When a wireless SoC reaches end of life, the design built closely around it has nowhere easy to go. The pinout, the radio stack, the certifications, and the firmware were all sized to that one part, so a replacement is rarely a drop-in, and the work to move can rival the original design while arriving at the worst time, after the product is shipping and the team has moved on to the next thing. This is the failure mode the separate-radio path is built to avoid, and it is the reason a product meant to live for years weighs the integration saving against it so carefully rather than taking the cheaper board on sight. The cost is not only engineering hours, since a gap with no part to ship is lost revenue and a customer who moves to someone else, which is why a team burned once treats a sole-sourced radio as a risk to price in from the start rather than a detail to handle later.
The skill that softens this is reading the signs early, since spotting an end of life on a wireless SoC before it lands turns a forced redesign into a planned one. Lengthening lead times, a vendor steering new projects toward a successor part, a quiet move to not-recommended-for-new-design status, and distributor stock that thins without restocking all run ahead of a formal notice, and a team that watches them can design in a second source or bank enough inventory to bridge the gap before the part becomes unobtainable rather than after the line has already stopped.

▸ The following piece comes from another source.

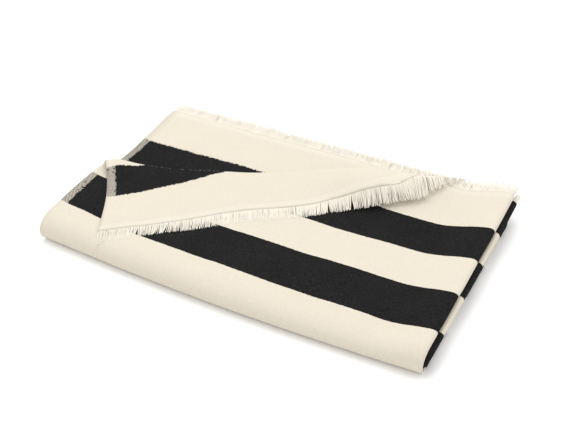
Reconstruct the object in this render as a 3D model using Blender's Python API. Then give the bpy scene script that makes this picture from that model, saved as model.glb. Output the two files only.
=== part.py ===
"""A striped beach towel with fringed ends. It is folded in half across its width, then in three
along its length, and one corner of the top layer is laid over toward the front.

X runs along the stripes toward the lengthwise fold, +Y toward the fringed ends, +Z up.
The cloth is drawn flat first: `across` runs from 0 at the lengthwise fold to half the width at
either selvedge, positive on the half that ends on top, and `along` runs from one woven end to
the other. place() then folds any flat point. Metres throughout.
"""
import math
from collections import namedtuple

import bmesh
import bpy
import numpy as np
from mathutils import Vector

# ---- the cloth as it is cut ----
CLOTH_WIDTH = 1.010
CLOTH_LENGTH = 1.800
THICKNESS = 0.0016
PITCH = 0.0024            # from one layer's middle to the next one's
HALF_WIDTH = CLOTH_WIDTH / 2
HALF_PITCH = PITCH / 2
TOP_PANEL_LENGTH = CLOTH_LENGTH / 6

# ---- the fringe: loose warp ends past each woven end ----
FRINGE_GAP = 0.00095      # between the woven end and the strip that holds the strands
FRINGE_STRIP = 0.0030
FRINGE_THICKNESS = 0.0012
FRINGE_LENGTH = 0.023
STRANDS_PER_END = 100
SHORTEST_STRAND = 0.85    # as a share of the longest
STRAND_JOINTS = (0.5, 1.0)
STRAND_TAPER = 0.55
FRINGE_LEAN = 0.0022      # how far a strand's tip wanders along the edge
STRAIGHT_LEAN = 0.3       # the draw at which a strand doesn't lean
FRINGE_DROOP = 0.0006
STRAND_DRAWS_SEED = 7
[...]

The defense is the one good sourcing applies everywhere: keep a second source where the architecture allows it, prefer parts and modules that carry a stated longevity commitment, and keep the radio behind an interface that a different part could sit behind later. A wireless MCU can still be the right choice, and often is, but a long-lived design makes that choice with its eyes open to the day the part it leans on is no longer sold, and it leaves itself a path to take when that day comes. None of this argues against integration as such; it argues for making the call with the lifecycle in view, so the cheaper board today is not quietly buying a forced redesign a few years out.